### [What you will do]
Please count the lines below that contain the word "Blender", and reply with that number alone.

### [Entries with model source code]
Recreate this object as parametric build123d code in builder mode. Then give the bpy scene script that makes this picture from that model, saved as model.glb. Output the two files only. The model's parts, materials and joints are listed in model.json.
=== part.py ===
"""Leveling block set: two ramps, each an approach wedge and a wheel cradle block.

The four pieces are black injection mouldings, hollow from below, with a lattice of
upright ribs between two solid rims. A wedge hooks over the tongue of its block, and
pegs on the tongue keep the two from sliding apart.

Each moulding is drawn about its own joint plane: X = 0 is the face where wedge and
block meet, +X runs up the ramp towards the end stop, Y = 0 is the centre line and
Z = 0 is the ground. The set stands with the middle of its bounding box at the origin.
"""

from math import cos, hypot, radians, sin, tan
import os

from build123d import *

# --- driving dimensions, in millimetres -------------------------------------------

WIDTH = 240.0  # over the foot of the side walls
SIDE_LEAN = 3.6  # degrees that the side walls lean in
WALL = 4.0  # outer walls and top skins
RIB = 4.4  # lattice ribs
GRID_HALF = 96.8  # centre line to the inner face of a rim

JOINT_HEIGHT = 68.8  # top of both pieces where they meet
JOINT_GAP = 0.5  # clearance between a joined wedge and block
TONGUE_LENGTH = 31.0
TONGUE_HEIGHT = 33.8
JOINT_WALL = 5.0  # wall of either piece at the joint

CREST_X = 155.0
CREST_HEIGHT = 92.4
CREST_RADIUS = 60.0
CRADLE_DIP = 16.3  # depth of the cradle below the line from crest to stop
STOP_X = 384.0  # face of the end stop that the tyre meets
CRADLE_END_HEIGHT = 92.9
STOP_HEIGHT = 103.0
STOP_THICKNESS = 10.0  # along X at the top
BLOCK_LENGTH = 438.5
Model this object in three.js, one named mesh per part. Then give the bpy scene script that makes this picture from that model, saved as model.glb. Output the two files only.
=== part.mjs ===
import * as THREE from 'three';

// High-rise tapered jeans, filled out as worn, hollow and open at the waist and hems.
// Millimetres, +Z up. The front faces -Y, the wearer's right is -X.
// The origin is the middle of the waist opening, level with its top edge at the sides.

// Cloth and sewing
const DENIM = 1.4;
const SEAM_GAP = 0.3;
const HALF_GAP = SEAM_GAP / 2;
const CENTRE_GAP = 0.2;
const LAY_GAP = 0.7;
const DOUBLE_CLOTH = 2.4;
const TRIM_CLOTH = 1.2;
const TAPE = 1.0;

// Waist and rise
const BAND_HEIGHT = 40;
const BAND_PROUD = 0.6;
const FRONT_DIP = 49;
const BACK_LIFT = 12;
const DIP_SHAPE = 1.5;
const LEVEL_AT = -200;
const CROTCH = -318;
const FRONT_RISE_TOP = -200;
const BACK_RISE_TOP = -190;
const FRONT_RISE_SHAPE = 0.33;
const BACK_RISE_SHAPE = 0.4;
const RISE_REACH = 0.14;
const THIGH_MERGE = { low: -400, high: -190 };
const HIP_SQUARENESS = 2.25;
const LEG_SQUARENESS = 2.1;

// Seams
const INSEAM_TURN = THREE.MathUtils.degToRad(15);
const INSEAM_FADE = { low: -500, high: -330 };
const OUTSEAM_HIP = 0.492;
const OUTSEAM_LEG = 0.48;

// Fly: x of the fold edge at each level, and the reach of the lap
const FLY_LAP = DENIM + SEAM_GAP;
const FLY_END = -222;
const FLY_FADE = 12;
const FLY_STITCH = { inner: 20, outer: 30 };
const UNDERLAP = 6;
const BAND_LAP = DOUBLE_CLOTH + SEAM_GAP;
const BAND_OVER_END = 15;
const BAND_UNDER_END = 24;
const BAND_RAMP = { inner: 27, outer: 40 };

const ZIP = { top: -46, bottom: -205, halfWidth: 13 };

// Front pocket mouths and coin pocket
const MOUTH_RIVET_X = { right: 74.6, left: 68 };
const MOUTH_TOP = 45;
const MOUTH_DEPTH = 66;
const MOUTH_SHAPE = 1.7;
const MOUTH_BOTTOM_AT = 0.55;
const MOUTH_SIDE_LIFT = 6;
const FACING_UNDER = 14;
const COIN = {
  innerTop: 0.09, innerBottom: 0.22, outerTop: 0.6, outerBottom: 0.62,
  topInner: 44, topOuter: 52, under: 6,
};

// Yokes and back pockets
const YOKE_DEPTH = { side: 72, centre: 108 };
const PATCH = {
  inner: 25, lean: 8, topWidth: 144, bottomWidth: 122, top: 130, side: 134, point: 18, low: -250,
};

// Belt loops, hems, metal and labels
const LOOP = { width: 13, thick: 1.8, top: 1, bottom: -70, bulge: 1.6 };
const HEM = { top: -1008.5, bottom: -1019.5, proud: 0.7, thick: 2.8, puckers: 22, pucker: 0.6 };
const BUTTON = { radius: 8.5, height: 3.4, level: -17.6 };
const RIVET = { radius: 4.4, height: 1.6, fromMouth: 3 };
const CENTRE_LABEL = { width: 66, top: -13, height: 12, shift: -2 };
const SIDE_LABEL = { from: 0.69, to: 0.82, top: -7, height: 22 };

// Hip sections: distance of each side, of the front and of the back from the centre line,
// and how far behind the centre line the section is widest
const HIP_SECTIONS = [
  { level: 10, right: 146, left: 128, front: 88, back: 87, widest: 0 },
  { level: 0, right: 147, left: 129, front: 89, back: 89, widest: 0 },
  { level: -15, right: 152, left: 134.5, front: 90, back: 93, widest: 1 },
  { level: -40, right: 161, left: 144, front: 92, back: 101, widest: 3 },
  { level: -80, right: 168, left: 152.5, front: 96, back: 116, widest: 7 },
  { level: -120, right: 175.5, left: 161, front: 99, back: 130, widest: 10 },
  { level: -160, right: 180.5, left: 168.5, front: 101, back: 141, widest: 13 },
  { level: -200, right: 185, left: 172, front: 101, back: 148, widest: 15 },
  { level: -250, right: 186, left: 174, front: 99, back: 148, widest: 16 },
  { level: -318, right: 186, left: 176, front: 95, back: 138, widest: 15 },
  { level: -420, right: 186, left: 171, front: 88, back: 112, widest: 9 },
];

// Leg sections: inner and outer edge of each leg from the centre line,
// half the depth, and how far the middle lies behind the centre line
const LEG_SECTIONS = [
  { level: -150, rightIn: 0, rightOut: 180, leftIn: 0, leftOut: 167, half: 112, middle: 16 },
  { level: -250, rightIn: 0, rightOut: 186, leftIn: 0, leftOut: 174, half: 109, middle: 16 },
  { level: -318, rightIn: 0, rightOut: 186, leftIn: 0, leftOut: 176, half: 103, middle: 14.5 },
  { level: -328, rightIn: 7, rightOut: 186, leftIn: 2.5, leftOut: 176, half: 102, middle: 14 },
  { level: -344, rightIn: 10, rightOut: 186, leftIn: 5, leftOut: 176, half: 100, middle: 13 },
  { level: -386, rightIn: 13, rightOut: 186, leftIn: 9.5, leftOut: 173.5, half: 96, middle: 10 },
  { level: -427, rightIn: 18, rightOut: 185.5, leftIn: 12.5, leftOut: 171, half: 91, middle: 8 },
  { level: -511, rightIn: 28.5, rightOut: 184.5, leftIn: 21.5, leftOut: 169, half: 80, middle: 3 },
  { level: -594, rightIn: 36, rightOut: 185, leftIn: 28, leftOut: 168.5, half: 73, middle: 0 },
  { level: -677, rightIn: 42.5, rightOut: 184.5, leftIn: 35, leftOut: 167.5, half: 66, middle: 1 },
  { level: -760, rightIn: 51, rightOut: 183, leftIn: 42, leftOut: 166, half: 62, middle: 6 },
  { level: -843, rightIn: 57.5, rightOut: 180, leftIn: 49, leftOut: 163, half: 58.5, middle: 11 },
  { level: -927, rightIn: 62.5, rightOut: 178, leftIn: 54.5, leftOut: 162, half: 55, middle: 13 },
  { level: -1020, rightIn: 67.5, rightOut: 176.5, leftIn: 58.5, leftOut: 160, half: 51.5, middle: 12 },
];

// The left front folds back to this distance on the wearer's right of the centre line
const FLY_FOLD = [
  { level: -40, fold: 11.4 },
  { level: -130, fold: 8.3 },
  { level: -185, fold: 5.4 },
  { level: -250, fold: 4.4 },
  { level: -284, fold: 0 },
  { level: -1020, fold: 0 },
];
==
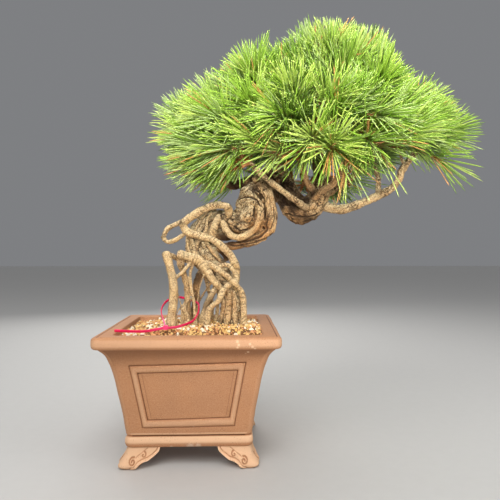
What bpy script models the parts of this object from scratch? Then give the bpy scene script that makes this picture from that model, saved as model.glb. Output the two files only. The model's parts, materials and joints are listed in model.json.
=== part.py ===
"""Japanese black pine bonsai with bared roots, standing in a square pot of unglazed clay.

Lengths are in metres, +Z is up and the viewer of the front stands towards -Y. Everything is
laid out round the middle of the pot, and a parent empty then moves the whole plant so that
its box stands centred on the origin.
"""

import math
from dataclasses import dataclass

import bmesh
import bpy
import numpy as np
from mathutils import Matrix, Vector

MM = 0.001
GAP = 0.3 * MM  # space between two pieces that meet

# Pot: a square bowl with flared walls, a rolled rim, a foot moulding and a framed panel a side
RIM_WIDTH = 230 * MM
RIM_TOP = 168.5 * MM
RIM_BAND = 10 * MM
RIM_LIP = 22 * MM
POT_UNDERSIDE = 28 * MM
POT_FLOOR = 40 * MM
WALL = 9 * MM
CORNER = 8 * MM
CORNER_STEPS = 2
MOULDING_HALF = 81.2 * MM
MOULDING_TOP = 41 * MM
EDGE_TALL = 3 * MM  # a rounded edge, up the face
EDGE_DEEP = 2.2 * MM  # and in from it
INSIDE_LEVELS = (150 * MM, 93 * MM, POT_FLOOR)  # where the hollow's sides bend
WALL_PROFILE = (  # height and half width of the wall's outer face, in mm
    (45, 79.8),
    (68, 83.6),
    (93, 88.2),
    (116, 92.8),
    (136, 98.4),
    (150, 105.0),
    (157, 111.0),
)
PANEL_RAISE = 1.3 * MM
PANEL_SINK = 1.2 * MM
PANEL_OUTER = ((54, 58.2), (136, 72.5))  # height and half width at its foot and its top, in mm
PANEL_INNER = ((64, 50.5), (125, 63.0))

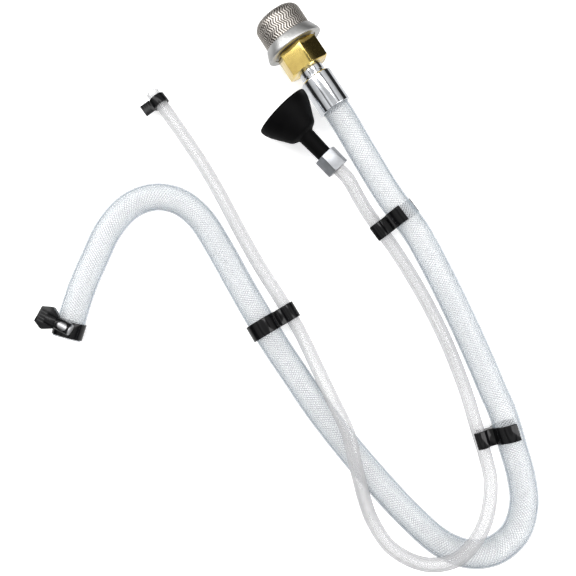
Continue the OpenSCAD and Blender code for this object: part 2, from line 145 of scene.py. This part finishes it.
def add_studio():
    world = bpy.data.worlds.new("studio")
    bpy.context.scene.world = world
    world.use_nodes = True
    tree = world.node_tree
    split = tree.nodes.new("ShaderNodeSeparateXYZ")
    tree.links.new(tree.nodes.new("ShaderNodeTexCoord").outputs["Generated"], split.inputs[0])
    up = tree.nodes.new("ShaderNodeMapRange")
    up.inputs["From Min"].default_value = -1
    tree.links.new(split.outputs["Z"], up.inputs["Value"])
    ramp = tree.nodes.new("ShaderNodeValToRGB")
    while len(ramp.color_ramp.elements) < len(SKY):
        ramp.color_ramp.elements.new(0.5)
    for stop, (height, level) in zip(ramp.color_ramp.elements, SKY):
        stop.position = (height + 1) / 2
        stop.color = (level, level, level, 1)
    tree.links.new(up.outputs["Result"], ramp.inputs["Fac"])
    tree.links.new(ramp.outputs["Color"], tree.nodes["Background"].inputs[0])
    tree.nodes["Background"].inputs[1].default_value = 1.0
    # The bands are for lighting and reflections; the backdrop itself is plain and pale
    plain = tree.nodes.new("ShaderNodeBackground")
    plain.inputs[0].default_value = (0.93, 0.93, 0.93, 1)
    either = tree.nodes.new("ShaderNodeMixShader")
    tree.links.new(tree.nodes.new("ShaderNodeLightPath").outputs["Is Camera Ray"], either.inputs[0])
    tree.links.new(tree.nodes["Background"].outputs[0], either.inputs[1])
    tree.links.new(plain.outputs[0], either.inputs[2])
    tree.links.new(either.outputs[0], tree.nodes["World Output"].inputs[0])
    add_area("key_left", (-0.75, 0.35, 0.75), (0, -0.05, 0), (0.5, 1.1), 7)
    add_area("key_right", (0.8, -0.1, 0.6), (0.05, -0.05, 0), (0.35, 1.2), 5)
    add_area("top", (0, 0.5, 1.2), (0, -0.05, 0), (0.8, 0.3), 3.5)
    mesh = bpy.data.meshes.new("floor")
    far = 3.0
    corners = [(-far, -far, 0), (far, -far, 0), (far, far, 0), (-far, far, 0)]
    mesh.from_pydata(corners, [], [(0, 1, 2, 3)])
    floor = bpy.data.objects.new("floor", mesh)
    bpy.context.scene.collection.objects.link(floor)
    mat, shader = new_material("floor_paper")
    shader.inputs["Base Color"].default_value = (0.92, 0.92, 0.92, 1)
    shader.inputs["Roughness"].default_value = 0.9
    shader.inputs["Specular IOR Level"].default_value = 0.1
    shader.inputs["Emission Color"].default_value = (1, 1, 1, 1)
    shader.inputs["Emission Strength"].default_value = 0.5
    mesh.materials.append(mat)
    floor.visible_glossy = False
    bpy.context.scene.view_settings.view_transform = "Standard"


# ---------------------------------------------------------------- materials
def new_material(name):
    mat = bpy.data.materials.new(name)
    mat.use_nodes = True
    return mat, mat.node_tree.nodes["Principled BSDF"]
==
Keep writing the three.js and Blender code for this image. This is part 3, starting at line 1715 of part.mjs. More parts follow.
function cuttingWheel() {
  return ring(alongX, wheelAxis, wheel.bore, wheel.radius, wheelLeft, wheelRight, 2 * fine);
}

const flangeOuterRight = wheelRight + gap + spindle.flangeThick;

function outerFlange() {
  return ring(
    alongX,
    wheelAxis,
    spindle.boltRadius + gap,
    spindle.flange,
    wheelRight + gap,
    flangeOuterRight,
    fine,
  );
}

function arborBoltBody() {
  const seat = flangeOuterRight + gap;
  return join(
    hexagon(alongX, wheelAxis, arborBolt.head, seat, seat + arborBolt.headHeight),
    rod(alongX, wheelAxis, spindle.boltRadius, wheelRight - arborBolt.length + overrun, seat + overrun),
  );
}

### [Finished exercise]
2